Mengapa Orang Tenar Bisa Kalah Pileg?

tokoh terkenal

topmetro.news – Gagalnya sejumlah tokoh terkenal masuk ke Senayan, menjadi perhatian publik. Tidak ketinggalan, para akademisi pun membuat analisa terkait kegagalan nama tenar ini.

Pengajar ilmu politik dari Universitas Al-Azhar Indonesia, Ujang Komaruddin, melihat beberapa faktor jadi penentu seorang tokoh terkenal bisa gagal ke parlemen. Salah satunya karena ketenaran seseorang kerap tak berbanding lurus dengan elektabilitas.

“Mungkin bisa karena elektabilitasnya rendah. Tingkat popularitas tidak berbanding lurus dengan elektabilitas,” kata Ujang saat dihubungi media.

BACA JUGA | Maruarar Sirait Legowo Diberi Kesempatan Kalah

Elektabilitas Tokoh Terkenal

Ujang menambahkan, elektabilitas rendah itu bisa saja karena faktor pindah dapil. Seperti Maruarar Sirait, yang biasanya selalu menjadi caleg di Dapil Jabar IX meliputi Subang, Majalengka, Sumedang. Pada Pileg 2019 dipindah ke dapil lain.

Faktor lain, kata Ujang, bisa jadi karena para caleg tenar justru jarang menyapa rakyat di akar rumput. Mereka memang bisa dibilang populer karena media. Tapi secara komunikasi sosial bisa saja kurang.

Ujang menambahkan, faktor lain adalah karena partai pengusung gagal menembus ambang batas parlemen sebesar 4 persen. Seperti PSI misalnya. “Artinya, caleg dari PSI seperti Giring Nidji, Tsamara Amani, dan lain-lainnya otomatis tidak lolos ke Senayan,” kata Ujang.

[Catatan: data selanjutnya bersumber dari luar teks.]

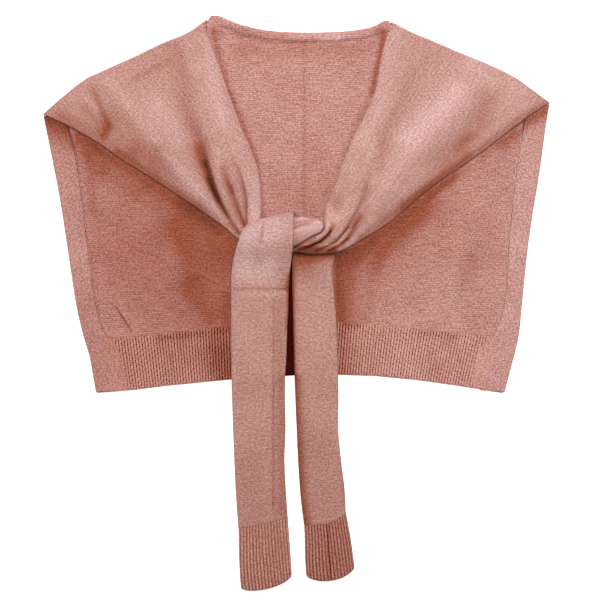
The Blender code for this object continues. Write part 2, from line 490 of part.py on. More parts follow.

Hal serupa juga diungkapkan pengajar politik dan pemerintahan dari Universitas Gadjah Mada (UGM) Yogyakarta, Arya Budi. Ia menilai keterkenalan seseorang lewat medium-medium besar tak serta merta bisa dikonversi menjadi suara elektoral di akar rumput.

“Kenapa demikian? Ada yang sebagian dikenal di media. Tapi di akar rumput tidak. Terutama di wilayah pedesaan dan media kurang penetrasi,” kata Arya.

Faktor lainnya, menurut Arya, adalah ketidaksukaan. Ia menilai beberapa tokoh terkenal dan tenar belum tentu disukai orang banyak. “Bisa saja masyarakat tidak suka meski terkenal. Apalagi banyak masyarakat yang lebih preferensinya suka ke pengusaha atau tokoh agama,” kata Arya.

Akar Rumput tak Mendukung

Salah satu caleg DPR RI Dapil Sumatera Utara III, Jansen Sitindaon bercerita kegagalan dirinya gagal masuk ke Senayan merupakan imbas dari Pilpres 2019 yang membikin sebuah dapil jadi menguat pada afiliasi politik tertentu.

“Kalau di dapil yang afiliasinya ke 01, jelas caleg 02 pasti kalah. Padahal seharusnya masyarakat bisa membedakan mana Pilpres dan mana Pileg,” kata Jansen.
Jansen.

Dia mencontohkan dapilnya yang meliputi lima kabupaten dan punya basis suara terkuat untuk 01. Bahkan, kata Jansen, di kampung halaman dia sendiri di Sidikalang, lawan politiknya dari PDIP, yaitu Djarot Syaiful Hidayat, mendapat suara jauh lebih banyak dan melimpah ketimbang dirinya.

“Mungkin ini karena faktor aku lebih banyak jadi corong BPN dan 02 selama ini. Masyarakat yang dukung Jokowi jadi benci ke aku. Ada fanatisme sendiri di politik kita hari ini. Padahal Pilpres dan Pileg adalah dua hal yang berbeda,” kata dia.